Any of the components illustrated in FIGS. 1-2C may be implemented with one or more computing devices. Turning to FIG. 4, a block diagram illustrating an example of a data processing system (e.g., a computing device) in accordance with an embodiment is shown. For example, system 400 may represent any of data processing systems described above performing any of the processes or methods described above. System 400 can include many different components. These components can be implemented as integrated circuits (ICs), portions thereof, discrete electronic devices, or other modules adapted to a circuit board such as a motherboard or add-in card of the computer system, or as components otherwise incorporated within a chassis of the computer system. Note also that system 400 is intended to show a high level view of many components of the computer system. However, it is to be understood that additional components may be present in certain implementations and furthermore, different arrangement of the components shown may occur in other implementations. System 400 may represent a desktop, a laptop, a tablet, a server, a mobile phone, a media player, a personal digital assistant (PDA), a personal communicator, a gaming device, a network router or hub, a wireless access point (AP) or repeater, a set-top box, or a combination thereof. Further, while only a single machine or system is illustrated, the term “machine” or “system” shall also be taken to include any collection of machines or systems that individually or jointly execute a set (or multiple sets) of instructions to perform any one or more of the methodologies discussed herein.

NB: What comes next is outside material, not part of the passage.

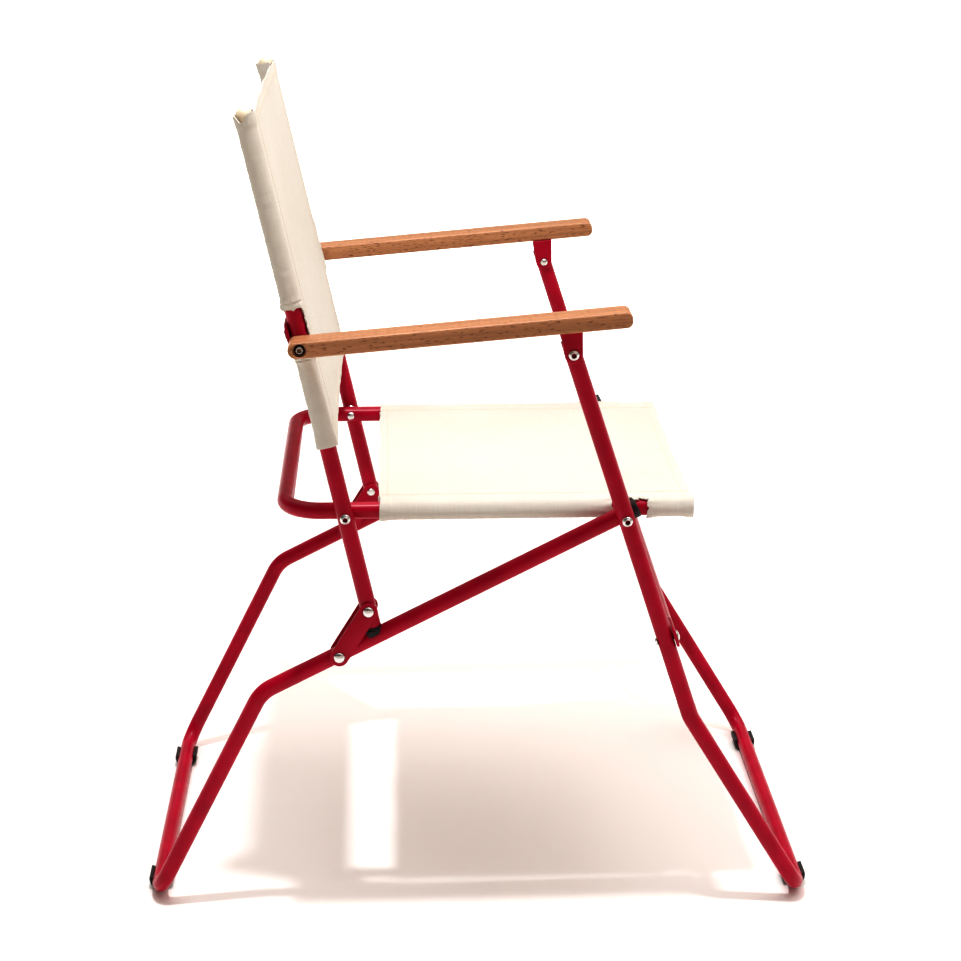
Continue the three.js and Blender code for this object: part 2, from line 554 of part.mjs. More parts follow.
// ================================================================ canvas
// Cross section of a sling: a sleeve round each tube, joined by a sheet tangent to the tubes'
// upper face and sagging between them. u is sideways, v is square to the sheet.
function sling(halfSpan, sag, length) {
  const joinAt = 8;                                     // the sheet leaves the sleeve here
  const top = SLEEVE_OUT;
  const reach = halfSpan - joinAt;
  const drop = (u) => sag * (1 - (u / reach) ** 2);
  const line = (lift, steps) => Array.from({ length: steps + 1 }, (_, i) => {
    const u = -reach + (2 * reach * i) / steps;
    return new THREE.Vector2(u, top - lift - drop(u));
  });
  const under = top - SHEET;
  const from = Math.PI - Math.asin(under / SLEEVE_OUT);
  const rightSleeve = arc(new THREE.Vector2(halfSpan, 0), SLEEVE_OUT, from, 2 * Math.PI + Math.PI / 2, 14);
  const leftSleeve = rightSleeve.map((p) => new THREE.Vector2(-p.x, p.y)).reverse();
  const outline = [...line(SHEET, 10), ...rightSleeve, ...line(0, 10).reverse(), ...leftSleeve];
  const shape = new THREE.Shape(outline);
  shape.holes = [1, -1].map((side) => new THREE.Path(ring(SLEEVE_IN, 14, side * halfSpan, 0)));
  return new THREE.ExtrudeGeometry(shape, { depth: length, steps: 1, bevelEnabled: false });
}
function box(x0, x1, y0, y1, z0, z1) {
  return new THREE.BoxGeometry(x1 - x0, y1 - y0, z1 - z0)
    .translate((x0 + x1) / 2, (y0 + y1) / 2, (z0 + z1) / 2);
}
// Seat: local length runs backwards (+Y), v is up. The notches leave the front pivots clear.
const SEAT_CLOTH_FRONT = RAIL_END + 6;
const SEAT_CLOTH_REAR = D.x + SEAT_CLOTH_BEHIND;
{
  const length = SEAT_CLOTH_FRONT - SEAT_CLOTH_REAR;
  const notch = [C.x - NOTCH_BELOW, C.x + NOTCH_PAST];
  const cloth = sling(SEAT_X, SEAT_SAG, length);
  const tools = [1, -1].map((side) => {
    const x = [side * (SEAT_X - NOTCH_REACH), side * (SEAT_X + NOTCH_REACH)].sort((a, b) => a - b);
    return box(x[0], x[1], -NOTCH_REACH, SLEEVE_IN, SEAT_CLOTH_FRONT - notch[1], SEAT_CLOTH_FRONT - notch[0]);
  });
  const shaped = cut(cloth, ...tools);
  shaped.applyMatrix4(new THREE.Matrix4().makeBasis(new THREE.Vector3(-1, 0, 0),
    new THREE.Vector3(0, 0, 1), new THREE.Vector3(0, 1, 0)));
  add('seat_fabric', shaped.translate(0, -SEAT_CLOTH_FRONT, SEAT_HEIGHT), canvas);
}
// Back: local length runs up the tubes, v is towards the sitter. The notches leave the arm
// pivots and the rung's ends clear.
{
  const notch = [BACK_ARM_PIVOT - NOTCH_BELOW, BACK_RUNG + NOTCH_PAST];
  const cloth = sling(REAR_X, BACK_SAG, BACK_CLOTH_TOP - BACK_CLOTH_BOTTOM);
  const tools = [1, -1].map((side) => {
    const x = [side * (REAR_X - NOTCH_REACH), side * (REAR_X + NOTCH_REACH)].sort((a, b) => a - b);
    const [from, to] = notch.map((distance) => distance - BACK_CLOTH_BOTTOM);
    return box(x[0], x[1], -NOTCH_REACH, SLEEVE_IN, from, to);
  });
  const shaped = cut(cloth, ...tools);
  shaped.applyMatrix4(new THREE.Matrix4().makeBasis(new THREE.Vector3(-1, 0, 0),
    heading(backFront), heading(backUp)));
  const start = at(0, along(D, backUp, BACK_CLOTH_BOTTOM));
  add('back_fabric', shaped.translate(start.x, start.y, start.z), canvas);
}

// The feet stand evenly either side of the origin.
chair.position.y = (FRONT_F.x + REAR_F.x) / 2;
export default chair;
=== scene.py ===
"""Looks of the folding armchair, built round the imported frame.

Metres, +Z up, the chair faces -Y and the sitter's left is +X. A, B, C, D, E and F are the
pivots of the side linkage, held at x = 0; off(p, x) moves a point sideways.
"""
import json
import math

import bmesh
import bpy
import numpy as np
from mathutils import Matrix, Vector


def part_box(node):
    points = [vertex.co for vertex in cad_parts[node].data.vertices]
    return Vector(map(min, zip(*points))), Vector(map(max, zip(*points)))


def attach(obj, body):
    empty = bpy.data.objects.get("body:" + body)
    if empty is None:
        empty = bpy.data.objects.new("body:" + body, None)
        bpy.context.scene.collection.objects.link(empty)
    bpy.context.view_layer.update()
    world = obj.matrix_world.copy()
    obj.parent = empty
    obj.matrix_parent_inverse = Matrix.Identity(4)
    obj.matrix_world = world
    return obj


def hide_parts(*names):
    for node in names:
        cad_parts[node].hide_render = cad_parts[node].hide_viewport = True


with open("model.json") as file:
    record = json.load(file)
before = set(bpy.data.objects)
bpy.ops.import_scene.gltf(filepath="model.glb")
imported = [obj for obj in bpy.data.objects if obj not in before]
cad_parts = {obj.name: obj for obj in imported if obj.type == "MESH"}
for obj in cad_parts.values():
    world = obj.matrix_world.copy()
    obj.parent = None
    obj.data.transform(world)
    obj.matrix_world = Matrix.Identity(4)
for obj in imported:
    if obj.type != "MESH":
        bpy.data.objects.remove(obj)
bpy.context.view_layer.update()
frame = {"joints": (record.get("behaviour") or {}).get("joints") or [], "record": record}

# ---- sizes
TUBE_R = 0.008
TUBE_WALL = 0.0012
TUBE_RIM = 0.00035           # how far a tube's cut edges are eased
BORE = TUBE_R - TUBE_WALL - 0.0001      # a plug's shank in a tube
GAP = 0.0003                 # between touching pieces
BOLT_R = 0.003
RIVET_R = 0.0054
PAD_THICK = 0.003
PAD_BULGE = 0.0007
ARM_THICK = 0.015
ARM_DROP = 0.031             # arm centre line down to B
ARM_BEHIND = 0.0108          # arm behind A
ARM_AHEAD = 0.0553           # arm in front of the foot of B on it
ARM_SINK = 0.004             # depth of the hole that its rear bolt sits in
LINK_THICK = 0.0024
LINK_R = 0.009
BRACKET_HALF = 0.010
BRACKET_THICK = 0.0012
RUNG_FLAT = 0.0017           # half thickness of a rung's flat end
RUNG_WIDE = 0.011            # and its half width
WASHER_R = 0.007
FRONT_TIP = 0.013            # front leg past B
REAR_TIP = 0.0105            # rear leg past C
PLUG_DOWN = 0.0178           # E down to the back post's lower end
FLOOR_BEND = 0.026           # bend radii of the tubes' centre lines
FRONT_BEND = 0.045
REAR_BEND = 0.038
SEAT_BEND = 0.036
CLOTH = 0.0012
NOTCH_LONG = 0.023           # how far a canvas notch reaches past what it clears
NOTCH_SHORT = 0.011
SIDES = (("left", 1), ("right", -1))
X_AXIS = Vector((1, 0, 0))

# ---- places, from the frame
JOINTS = {j["name"]: Vector(j["pos_m"]) for j in frame["joints"]}
BODY_OF = {n: b for b, names in frame["record"]["behaviour"]["bodies"].items() for n in names}
SLOT_OF = {s["node"]: s["material_slot"] for s in frame["record"]["subparts"]}


def middle(cad_node):
    lo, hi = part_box(cad_node)
    return (lo + hi) / 2


def off(p, x):
    return Vector((x, p.y, p.z))


def square(d):
    """A side-plane direction turned a quarter; an upward one turns to the front."""
    return Vector((0, -d.z, d.y))


C = off(JOINTS["front_leg_fold"], 0)
B = off(JOINTS["arm_left_fold"], 0)
D = off(JOINTS["back_fold"], 0)
E = off(JOINTS["link_left_fold"], 0)
F = off(JOINTS["rear_leg_fold"], 0)
A = off(middle("arm_washer_left"), 0)
FRONT_X = JOINTS["arm_left_fold"].x
REAR_X = JOINTS["link_left_fold"].x
SEAT_X = middle("seat_rail_cap_left").x
ARM_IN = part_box("arm_left")[0].x
ARM_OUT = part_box("arm_left")[1].x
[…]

In an embodiment, system 400 includes processor 401, memory 403, and devices 405-407 via a bus or an interconnect 410. Processor 401 may represent a single processor or multiple processors with a single processor core or multiple processor cores included therein. Processor 401 may represent one or more general-purpose processors such as a microprocessor, a central processing unit (CPU), or the like. More particularly, processor 401 may be a complex instruction set computing (CISC) microprocessor, reduced instruction set computing (RISC) microprocessor, very long instruction word (VLIW) microprocessor, or processor implementing other instruction sets, or processors implementing a combination of instruction sets. Processor 401 may also be one or more special-purpose processors such as an application specific integrated circuit (ASIC), a cellular or baseband processor, a field programmable gate array (FPGA), a digital signal processor (DSP), a network processor, a graphics processor, a network processor, a communications processor, a cryptographic processor, a co-processor, an embedded processor, or any other type of logic capable of processing instructions.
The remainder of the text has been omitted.